This is the story of a small boy in Central America. I heard it through others but I believe it to be true.
The boy lives with his grandparents. He is 10 years old. He should be in school but a sickness has shut the school down, so each day he goes with his grandfather into the jungle to work. I do not know what they do but I am sure the job is hard, hot and dirty.
Most of the money the boy earns goes to his family, but his grandfather allows him to keep a small amount. He is saving it. He has a plan, one that makes his family very proud.
The little boy wants to buy a burrito, a baby burro. Burritos are cheaper than full-grown burros. He will raise up the burrito until it is strong and then sell it for a profit. With this money, he will buy two more burritos and start again. On and on until his family has the money they need.
The boy may be small but he is a creator, an entrepreneur. All the markers are there—vision, purpose, hustle. I would like to meet him, to shake his hand, but that is not possible. His life is far too far removed from my own.
There is something I can do, though. In a time of anger, a time of resentment and hostility when it seems there are only binaries, I can remember that this, my nation, is just one of many and I am only one person among billions. Across the world are those in need. Their need is sometimes so great that I have none in comparison, but great, as well, are their hopes and their talent.

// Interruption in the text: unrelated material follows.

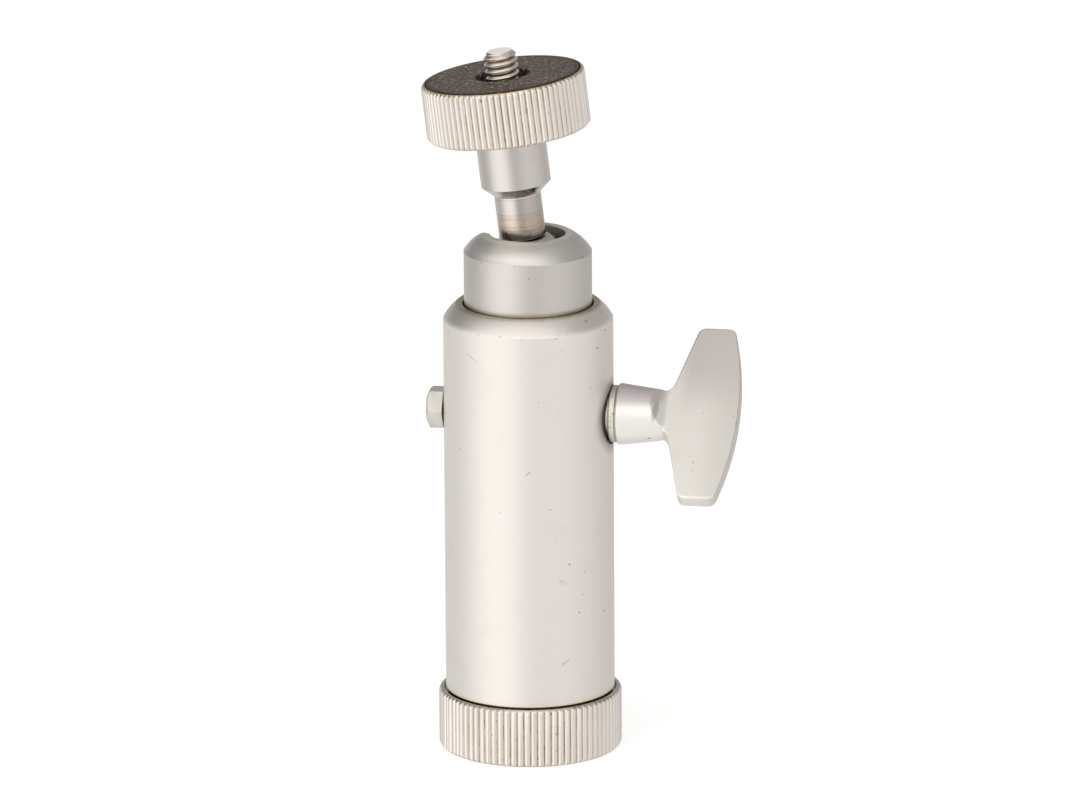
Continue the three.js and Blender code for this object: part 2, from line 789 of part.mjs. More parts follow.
// What leans with the stem, about the ball's centre
const stemGroup = new THREE.Group();
const stemDirection = new THREE.Vector3(-Math.tan(leanLeft), Math.tan(leanBack), 1).normalize();
stemGroup.position.z = ballHeight;
stemGroup.quaternion.setFromUnitVectors(new THREE.Vector3(0, 0, 1), stemDirection);
stemGroup.add(
  part('clamping_ball', makeBall(), steel()),
  part('ball_stem', makeStem(), steel()),
  part('camera_screw', makeCameraScrew(), steel()),
  part('lock_disc', makeLockDisc(), nickel()),
  part('disc_pad', makeDiscPad(), leatherette()),
);
ballHead.add(stemGroup);

export default ballHead;
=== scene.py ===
"""A tall ball head for a camera, dressed for the picture: turned, knurled and plated metal."""
import math
import random
from types import SimpleNamespace

import bmesh
import bpy
from mathutils import Matrix, Vector
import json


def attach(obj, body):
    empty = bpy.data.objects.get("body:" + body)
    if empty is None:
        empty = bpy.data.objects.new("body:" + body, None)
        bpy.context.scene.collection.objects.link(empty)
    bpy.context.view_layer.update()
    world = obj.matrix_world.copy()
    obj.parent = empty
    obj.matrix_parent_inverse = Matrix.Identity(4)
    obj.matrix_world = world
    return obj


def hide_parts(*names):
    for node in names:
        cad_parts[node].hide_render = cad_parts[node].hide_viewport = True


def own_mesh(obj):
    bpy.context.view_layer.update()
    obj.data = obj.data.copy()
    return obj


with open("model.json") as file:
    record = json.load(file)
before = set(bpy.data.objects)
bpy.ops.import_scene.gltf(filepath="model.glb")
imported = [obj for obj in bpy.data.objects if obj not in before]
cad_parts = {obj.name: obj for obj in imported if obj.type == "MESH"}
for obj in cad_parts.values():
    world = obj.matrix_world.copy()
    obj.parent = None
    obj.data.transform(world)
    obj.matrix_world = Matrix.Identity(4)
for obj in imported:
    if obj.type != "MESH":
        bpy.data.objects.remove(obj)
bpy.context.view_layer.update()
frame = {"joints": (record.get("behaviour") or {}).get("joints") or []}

# Camera: a long lens 1.8 m in front of the head and 15 degrees above level.
# It is rolled a third of a degree, as in the photograph, so the head leans a trace to the left.
scene = bpy.context.scene


def in_scene(name, data):
    """A new object in the scene."""
    made = bpy.data.objects.new(name, data)
    scene.collection.objects.link(made)
    return made


looked_at = Vector((0.0021, 0, 0.0653))
view_distance = 1.8
view_elevation = math.radians(15.3)
view_roll = math.radians(-0.335)
back = Vector((0, -math.cos(view_elevation), math.sin(view_elevation)))
camera_data = bpy.data.cameras.new("photo_camera")
camera_data.lens = 322.8
camera_data.sensor_width = 36
camera_data.clip_start = 0.05
camera_data.clip_end = 40
camera = in_scene("photo_camera", camera_data)
camera.rotation_mode = "QUATERNION"
camera.location = looked_at + back * view_distance
level_view = (-back).to_track_quat("-Z", "Y")
camera.rotation_quaternion = level_view @ Matrix.Rotation(view_roll, 3, "Z").to_quaternion()
scene.camera = camera
scene.view_settings.view_transform = "Standard"


# Studio: a white floor, a large soft light at the front left and a broader one overhead.
# The camera sees a white world. Reflections see one with bright and dim sides that is dim
# overhead and behind, which gives the satin metal its upright streaks and its grey tops.
def feed(socket, value):
    """Links a node's output to a socket, or sets the socket to a plain value."""
    if isinstance(value, bpy.types.NodeSocket):
        value.id_data.links.new(value, socket)
    else:
        socket.default_value = value


def node(tree, kind, inputs=None, **settings):
    """A shader node with its settings made and its inputs fed."""
    made = tree.nodes.new(kind)
    for name, value in settings.items():
        setattr(made, name, value)
    for name, value in (inputs or {}).items():
        feed(made.inputs[name], value)
    return made


def maths(operation, *values):
    """The result of a maths node, some of whose values come from nodes."""
    tree = next(value.id_data for value in values if isinstance(value, bpy.types.NodeSocket))
    return node(tree, "ShaderNodeMath", dict(enumerate(values)), operation=operation).outputs[0]


def vector_maths(operation, *values):
    """The results of a vector maths node whose first value comes from a node."""
    inputs = dict(enumerate(values))
    return node(values[0].id_data, "ShaderNodeVectorMath", inputs, operation=operation).outputs


def times(product, *factors):
    """Values multiplied one after another."""
    for factor in factors:
        product = maths("MULTIPLY", product, factor)
    return product


def ramp(value, low, high, from_value=0.0, to_value=1.0):
    """A soft step from one value to another while the input goes from low to high."""
    made = node(value.id_data, "ShaderNodeMapRange",
                {"Value": value, "From Min": low, "From Max": high, "To Min": from_value, "To Max": to_value},
                interpolation_type="SMOOTHSTEP")
    return made.outputs["Result"]


def axes_of(vector):
    """A vector's X, Y and Z."""
    return node(vector.id_data, "ShaderNodeSeparateXYZ", {0: vector}).outputs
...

Thinking this way does only this: It makes me—us—better for the life we live here. It leads to humility and thankfulness. It makes us more welcoming of difference. And it causes us to be more forgiving because we never fully know the stories of others. That driver swerving between lanes might be rushing to his first day at a new job. The customer in the checkout line arguing over a few cents could lie awake at night afraid of losing his home.
And the young waitress who is slow with our order may ache in her breast for a 10-year-old son with dark eyes and a dreamer’s heart laboring in the jungles of Guatemala.